The data center market has entered a new phase — one where announcements alone no longer move the needle. After several years of aggressive pipeline growth across the industry, the buyers who matter most are recalibrating around a single criterion: certainty.
Hyperscale operators, colocation providers, and enterprise tenants are all signaling the same thing. They want infrastructure partners who can demonstrate confirmed power, realistic construction timelines, and contractual structures that protect against the kinds of delays that have plagued the sector. Speculation about future capacity is being replaced by demand for executable plans backed by verifiable milestones.
The shift has been building for some time, but the acceleration of AI-driven compute demand has brought it to a head. When a hyperscale customer commits to a multi-hundred-megawatt campus, they're making a capacity promise to their own customers — cloud tenants, enterprise clients, AI researchers, and application developers who depend on that infrastructure being available when promised. A developer delay doesn't just affect the developer. It cascades through the entire value chain.
The Paper Project Problem
The industry has developed an informal term for the projects contributing to this credibility gap: paper projects. These are developments that have been publicly announced — sometimes with significant media coverage and impressive megawatt figures — but that lack one or more of the fundamental requirements for actual construction: confirmed utility power, completed environmental review, secured construction financing, or an executed offtake agreement.
Paper projects are not new to the infrastructure industry. But the sheer volume of them in the current data center cycle has created real problems for buyers trying to plan their capacity expansion. When published industry reports include both executable projects and speculative announcements in the same pipeline totals, it becomes difficult to assess actual market capacity — and even more difficult to identify which development partners can truly deliver.
Industry analysts estimate that a significant portion of publicly announced data center capacity may not reach completion on its original timeline, if it's built at all. The gap between "announced" and "delivered" continues to widen, and for offtakers operating under their own capacity commitments and customer service level agreements, that gap represents real business risk — risk they're increasingly unwilling to absorb.
What Buyers Actually Want
Conversations with procurement teams at major technology companies and colocation operators reveal a remarkably consistent set of priorities. They want developers who can show confirmed power from the relevant utility — not a letter of intent, but an executed interconnection agreement with a defined timeline. They want construction plans backed by contracted general contractors and realistic schedules, not aspirational timelines that assume everything will go perfectly. And they want financial structures that demonstrate the developer can actually fund the project through completion, not just through site preparation.
Nerd Power's approach to development reflects this market shift. The company's methodology is built around verified milestones — each stage of development tied to specific deliverables rather than aspirational targets. Sources close to recent projects describe a structured process where key decisions and commitments are sequenced to reduce risk at each stage, giving both offtakers and capital partners visibility into exactly where a project stands.

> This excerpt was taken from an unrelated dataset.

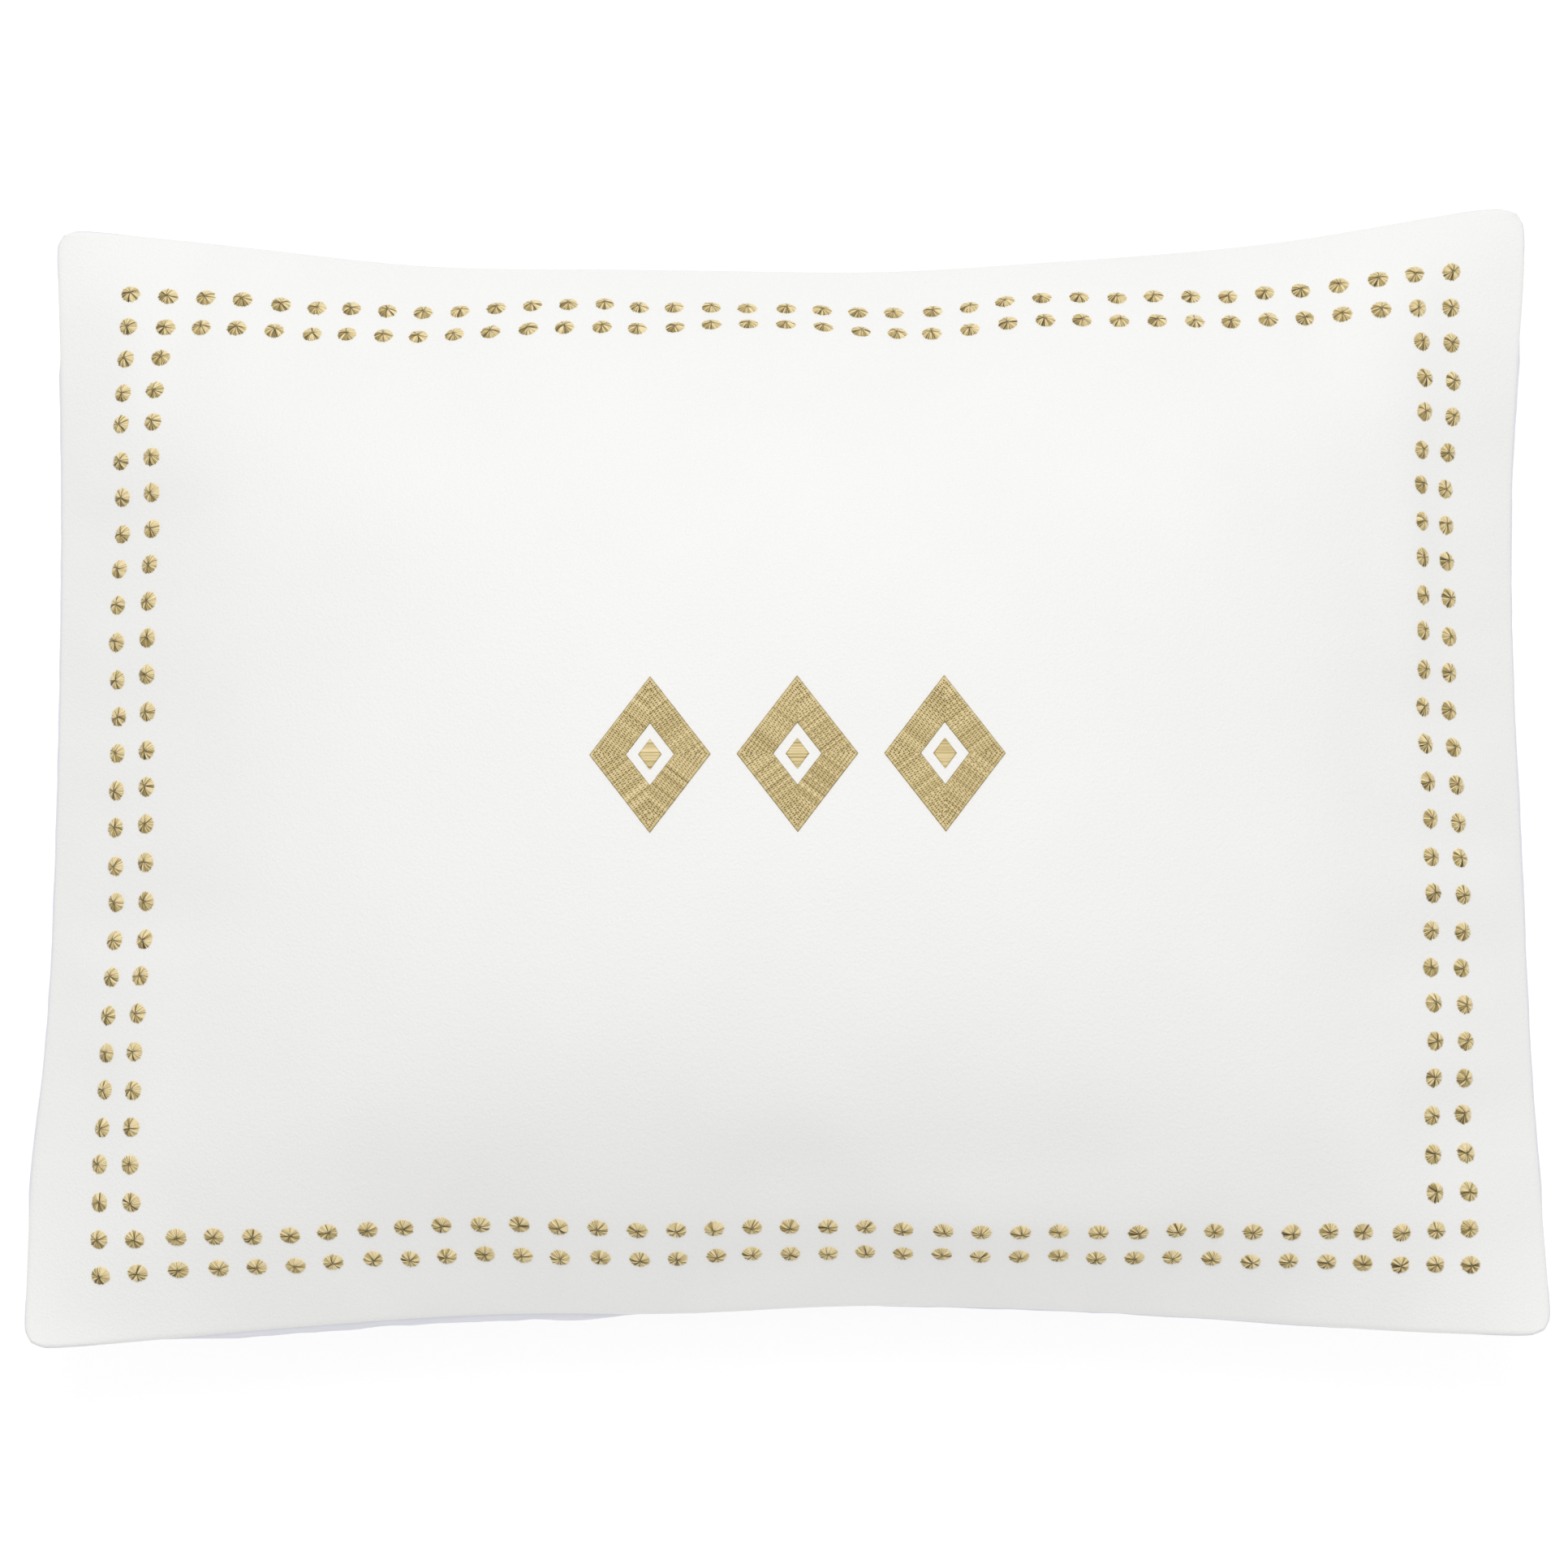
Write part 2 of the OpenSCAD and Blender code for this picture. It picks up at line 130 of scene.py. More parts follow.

The company's emphasis on infrastructure completion, contracting discipline, and documented performance history is reportedly resonating with buyers who have experienced the frustration of working with developers unable to deliver on initial promises. In a market where trust has been eroded by repeated delays and unmet commitments, a development partner that can point to nearly 10,000 completed projects carries a credibility advantage that's hard to manufacture.
A Flight to Quality
The result of these dynamics is what industry observers describe as a flight to quality among buyers — a preference for developers with the operational infrastructure and project management depth to navigate the full development lifecycle from site selection through commissioning.

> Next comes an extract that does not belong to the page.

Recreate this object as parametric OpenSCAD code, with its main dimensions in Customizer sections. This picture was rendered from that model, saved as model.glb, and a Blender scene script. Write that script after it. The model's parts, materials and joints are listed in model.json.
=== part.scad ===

Construction experience, utility coordination capability, and financial structuring discipline are emerging as the core qualifications, ahead of pipeline size or geographic footprint. Buyers are looking at the team behind the project as closely as they look at the project itself — asking how many facilities this team has actually built, how many utility interconnections they've managed, and how many construction programs they've overseen from groundbreaking through energization.
This flight to quality is also affecting how capital flows through the sector. Institutional investors and infrastructure lenders are applying similar scrutiny, preferring to back developers with demonstrated execution capability over those with larger but less proven pipelines. The logic is straightforward: a smaller portfolio of executable projects is worth more than a larger portfolio of speculative ones.

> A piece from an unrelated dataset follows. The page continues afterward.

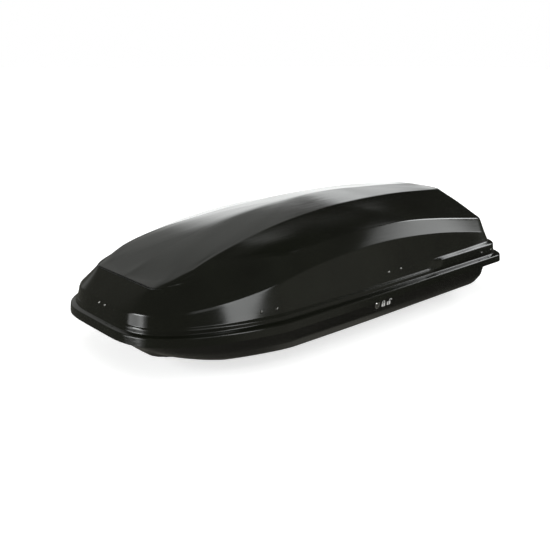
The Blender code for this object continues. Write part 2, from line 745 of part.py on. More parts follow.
def build_stays():
    (foot_y, foot_z), (head_y, head_z) = STAY_FOOT, STAY_HEAD
    tilt = math.atan2(foot_y - head_y, head_z - foot_z)
    tube, shaft = stay_tube_mesh(), stay_rod_mesh()
    for place, x in zip(("front", "rear"), STAY_X):
        foot = (x, foot_y, foot_z)
        add_part("stay_tube_" + place, tube, BLACK_HARDWARE, foot, (tilt, 0.0, 0.0))
        add_part("stay_rod_" + place, shaft, CHROME, foot, (tilt, 0.0, 0.0))
        add_part("stay_foot_bracket_" + place, stay_foot_bracket(x), STEEL)
        add_part("stay_head_bracket_" + place, stay_head_bracket(x), STEEL, on_lid=True)


# Central lock

def build_lock_barrel():
    """The housing in the tray wall, the barrel that the key turns, and the barrel's cam."""
    turn = lock_direction().to_track_quat("Z", "X").to_euler()
    bore = 0.0078
    housing = turned([(bore, 0.0032), (0.0120, 0.0032), (0.0138, 0.0020), (0.0138, 0.0009), (0.0105, 0.0009),
                      (0.0105, -0.020), (bore, -0.020), (bore, 0.0032)], steps=24)
    add_part("lock_housing", housing, CHROME, lock_point(0.0), turn)
    barrel = turned([(0.0, 0.0018), (0.0074, 0.0018), (0.0074, -0.0225), (0.0, -0.0225)], steps=20)
    keyway = box((-0.0007, -0.0040, -0.003), (0.0007, 0.0040, 0.01))
    barrel = combine(barrel, [("DIFFERENCE", keyway)], "barrel")
    add_part("lock_barrel", barrel, CHROME, lock_point(0.0), turn)


def build_lock_cam():
    """The cam on the barrel's inner end. Its pin drives the rod; unlocked, it leans towards the nose."""
    front, pin_end = 0.0225 + GAP, 0.0385
    tip = (-CAM_RADIUS * math.sin(CAM_LEAN), CAM_RADIUS * math.cos(CAM_LEAN))
    outline = []
    for centre, radius, start in (((0.0, 0.0), 0.0075, CAM_LEAN - math.pi), (tip, 0.0045, CAM_LEAN)):
        for i in range(8):
            angle = start + math.pi * i / 7
            outline.append((centre[0] + radius * math.cos(angle), centre[1] + radius * math.sin(angle)))
    arm = moved(plate(outline, 0.0025, "y"), (0.0, front, 0.0))
    pin = rod((tip[0], front + 0.001, tip[1]), (tip[0], pin_end, tip[1]), 0.0025, sides=12)
    cam = combine(arm, [("UNION", pin)], "cam")
    inward = -lock_direction()
    add_part("lock_cam", cam, STEEL, lock_point(0.0), (math.atan2(inward.z, inward.y), 0.0, 0.0))


def build_lock_rod():
    """The sliding rod behind the tray's opening side, unlocked, with its drive plate at the lock."""
    half = ROD_THICKNESS / 2
    tip_x = LOCK_X - CAM_RADIUS * math.sin(CAM_LEAN)
    start, end = CATCH_X[0] - 0.042 - ROD_TRAVEL, CATCH_X[2] - 0.002 - ROD_TRAVEL
    bar = box((start, ROD_Y - half, ROD_BOTTOM), (end, ROD_Y + half, ROD_TOP))
    low, high = ROD_BOTTOM - 0.008, ROD_TOP - 0.002
    drive = box((tip_x - 0.014, ROD_Y - half, low), (tip_x + 0.014, ROD_Y + half, high))
    low, high = ROD_BOTTOM - 0.003, ROD_TOP - 0.0005
    window = box((tip_x - 0.0037, ROD_Y - 0.01, low), (tip_x + 0.0037, ROD_Y + 0.01, high))
    mesh = combine(bar, [("UNION", drive), ("DIFFERENCE", window)], "lock_rod")
    add_part("lock_rod", mesh, STEEL)


def build_latch_hooks():
    """Hooks riveted to the rod; each tongue slides over a striker's pin as the rod locks."""
    outline = [(-0.052, ROD_BOTTOM), (-0.016, ROD_BOTTOM), (-0.014, ROD_TOP + 0.001),
               (-0.022, CATCH_Z + 0.0035), (0.005, CATCH_Z + 0.0038), (0.007, CATCH_Z + 0.0085),
               (-0.030, CATCH_Z + 0.0120),
               (-0.040, CATCH_Z + 0.0060), (-0.052, ROD_TOP)]
    mesh = plate(outline, ROD_THICKNESS, "y")
    for place, x in zip(("front", "middle", "rear"), CATCH_X):
        add_part("latch_hook_" + place, mesh, STEEL, (x - ROD_TRAVEL, ROD_Y + ROD_THICKNESS / 2 + GAP, 0.0))


def build_rod_guides():
    """Nylon guides on the tray wall that the rod slides through."""
    for number, x in enumerate(GUIDE_X, start=1):
        wall = -(lip_half_width(x) - 0.030 - SHELL - 0.0030)
        low, high = ROD_BOTTOM - 0.005, ROD_TOP + 0.004
        block = box((x - 0.008, wall, low), (x + 0.008, ROD_Y + 0.006, high))
        room = ROD_THICKNESS / 2 + 0.0005
        bottom, top = ROD_BOTTOM - 0.0005, ROD_TOP + 0.0005
        window = box((x - 0.02, ROD_Y - room, bottom), (x + 0.02, ROD_Y + room, top))
        mesh = combine(block, [("DIFFERENCE", window)], "guide")
        add_part("rod_guide_" + str(number), mesh, BLACK_HARDWARE)


def build_strikers():
    """Steel strikers riveted inside the lid, each with a pin for its hook."""
    seats = rivet_seats()
    for i, (place, x) in enumerate(zip(("front", "middle", "rear"), CATCH_X)):
        half = RIVET_SPACING[i] / 2 + 0.008
        top = RIVET_Z[i] + 0.010
        outline = [(-half, top - 0.022), (-0.012, top - 0.040), (-0.010, -0.001), (0.010, -0.001),
                   (0.012, top - 0.040), (half, top - 0.022), (half, top), (-half, top)]
        body = moved(plate(outline, 0.002, "y"), (x, STRIKER_Y, 0.0))
        pin = rod((x, STRIKER_Y + 0.001, CATCH_Z), (x, ROD_Y + 0.012, CATCH_Z), 0.003, sides=14)
        steps = [("UNION", pin)]
        for seat in seats[2 * i:2 * i + 2]:
            reach = (seat[0].y - STRIKER_Y - 0.001) / seat[1].y
            steps.append(("UNION", rivet(seat, reach)))
        add_part("striker_" + place, combine(body, steps, "striker"), STEEL, on_lid=True)


def build_nose_plate():
    """The stiffening plate riveted inside the nose, parallel to its wall."""
    seats = nose_seats()
    depth = SHELL + 0.0035
    turn = seats[0][1].to_track_quat("Z", "Y").to_matrix().to_4x4()
    middle = (seats[0][0] + seats[1][0]) / 2
    body = moved(plate(stadium(0.034, 0.009), 0.002, "z"), (0.0, 0.0, -depth))
    body.transform(Matrix.Translation(middle) @ turn)
    steps = [("UNION", rivet(seat, depth - 0.001)) for seat in seats]
    add_part("nose_plate", combine(body, steps, "nose_plate"), STEEL, on_lid=True)


# Luggage straps

def strap_anchor_mesh():
    """A wire loop's plate: a strip bent over the strap's end bar."""
    outline = [(-0.022, 0.0), (0.022, 0.0), (0.022, 0.0015), (0.018, 0.0015), (0.016, 0.008), (-0.016, 0.008),
               (-0.018, 0.0015), (-0.022, 0.0015)]
    body = moved(plate(outline, 0.012, "y"), (0.0, -0.006, 0.0))
    window = box((-0.0145, -0.02, 0.0015), (0.0145, 0.02, 0.0065))
    return combine(body, [("DIFFERENCE", window)], "anchor")


def build_straps():
    floor = FLOOR + SHELL
    anchor = strap_anchor_mesh()
    for place, x in zip(("front", "rear"), STRAP_X):
        low = floor + 0.0022
        ends = STRAP_HALF_SPAN + 0.016
        strap = box((x - STRAP_HALF_WIDTH, -ends, low), (x + STRAP_HALF_WIDTH, ends, low + STRAP_THICKNESS))
        add_part("luggage_strap_" + place, strap, WEBBING)
        clip_low = low + STRAP_THICKNESS + GAP
        clip = plate(stadium(0.030, 0.017, steps=4), 0.009, "z")
        clip.transform(Matrix.Rotation(math.pi / 2, 4, "Z"))
        add_part("strap_buckle_" + place, clip, BLACK_HARDWARE, (x, -0.06, clip_low))
        for side, sign in (("near", -1), ("hinge", 1)):
            add_part("strap_anchor_" + place + "_" + side, anchor, STEEL, (x, sign * 0.196, floor + GAP))


clear_scene()
PARTS = new_collection("roof_cargo_box")
CUTTERS = new_collection("cutters")
DATUM = bpy.data.objects.new("datum", None)
PARTS.objects.link(DATUM)
DATUM.location = (-LENGTH / 2, -ORIGIN_Y, LIP_HEIGHT)
LID_AXIS = bpy.data.objects.new("lid_axis", None)
PARTS.objects.link(LID_AXIS)
LID_AXIS.parent = DATUM
LID_AXIS.location = (0.0, HINGE_Y, HINGE_Z)

build_tray()
build_lid()
build_rails()
build_clamps()
build_hinges()
build_stays()
build_lock_barrel()
build_lock_cam()
build_lock_rod()
build_latch_hooks()
build_rod_guides()
build_strikers()
build_nose_plate()
build_straps()
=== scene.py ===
"""Looks of the roof cargo box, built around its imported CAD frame.

Box coordinates, in metres: x runs back from the nose tip, y to the hinged side, z up from the lid's lip.
place() turns them into the frame's coordinates.
"""

import math

import bmesh
import bpy
import numpy as np
from mathutils import Matrix, Vector

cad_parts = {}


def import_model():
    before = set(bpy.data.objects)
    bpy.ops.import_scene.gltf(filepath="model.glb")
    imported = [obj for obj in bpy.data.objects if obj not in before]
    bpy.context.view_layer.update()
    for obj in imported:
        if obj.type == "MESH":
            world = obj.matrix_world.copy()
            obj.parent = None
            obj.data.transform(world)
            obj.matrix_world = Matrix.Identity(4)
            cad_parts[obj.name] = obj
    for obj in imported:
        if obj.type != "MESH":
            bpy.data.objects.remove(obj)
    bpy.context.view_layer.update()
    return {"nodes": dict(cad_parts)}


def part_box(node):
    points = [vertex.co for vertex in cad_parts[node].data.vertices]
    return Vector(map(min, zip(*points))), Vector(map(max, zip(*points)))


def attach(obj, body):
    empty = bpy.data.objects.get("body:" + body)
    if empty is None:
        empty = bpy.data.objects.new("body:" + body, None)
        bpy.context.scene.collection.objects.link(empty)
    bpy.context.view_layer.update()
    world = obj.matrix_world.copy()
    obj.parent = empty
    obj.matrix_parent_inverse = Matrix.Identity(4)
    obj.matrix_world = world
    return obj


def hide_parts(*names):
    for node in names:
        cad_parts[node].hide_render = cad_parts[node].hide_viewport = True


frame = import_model()
NODES = frame["nodes"]

# Shape of the box, the same dimensions as the CAD shells
LENGTH = 1.92
HALF_WIDTH = 0.465
TAIL_TAPER = 0.022
SHELL = 0.004
FLOOR = -0.115
LIP_TOP = 0.030
ORIGIN = np.array([-LENGTH / 2, -0.00725, 0.158])

# Keels under the nose, and the tray's openings
KEEL_INNER = 0.010
KEEL_OUTER = 0.165
KEEL_EDGE = 0.018
KEEL_DEPTH = 0.017
KEEL_START = 0.07
KEEL_END = 0.30
BAR_X = (0.59, 1.30)
CLAMP_Y = 0.25
SLOT_HALF_LENGTH = 0.11
SLOT_HALF_WIDTH = 0.006
LOCK_X = 0.985
LOCK_Z = -0.027
LOCK_BORE = 0.0108

# Rivets that hold the strikers and the nose plate inside the lid
CATCH_X = (0.44, 1.095, 1.735)
RIVET_SPACING = (0.060, 0.075, 0.075)
RIVET_Z = (0.075, 0.090, 0.057)
NOSE_RIVET_Y = 0.020
NOSE_RIVET_RISE = 0.72

# Padlock signs beside the lock, across and up from its centre
SIGN_HALF = 0.0100
SIGN_LOW = -0.0130
SIGN_HIGH = 0.0020
KEYHOLE_HALF = 0.0019
KEYHOLE_MARGIN = 0.003
SHACKLE_RADIUS = 0.0063
SHACKLE_WIDTH = 0.0030
LOCKED_SIGN_AT = 0.037
OPEN_SIGN_AT = 0.068
OPEN_SHIFT = 0.0110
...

Credibility as Competitive Advantage
For Nerd Power, this market evolution validates a long-held philosophy: that in infrastructure, what you've completed matters more than what you've announced. The company's leadership has consistently maintained that the most effective marketing in the data center industry isn't a press release — it's a completed project, delivered on time, operating as promised.
That philosophy is increasingly aligned with what the market is demanding. As buyers continue to tighten their qualification standards and investors refine their diligence processes, the developers who will capture the most valuable opportunities are those who can offer something the market is hungry for: certainty.
In a sector that has learned the hard way that announcements don't equal delivery, certainty may be the most valuable thing a developer can offer.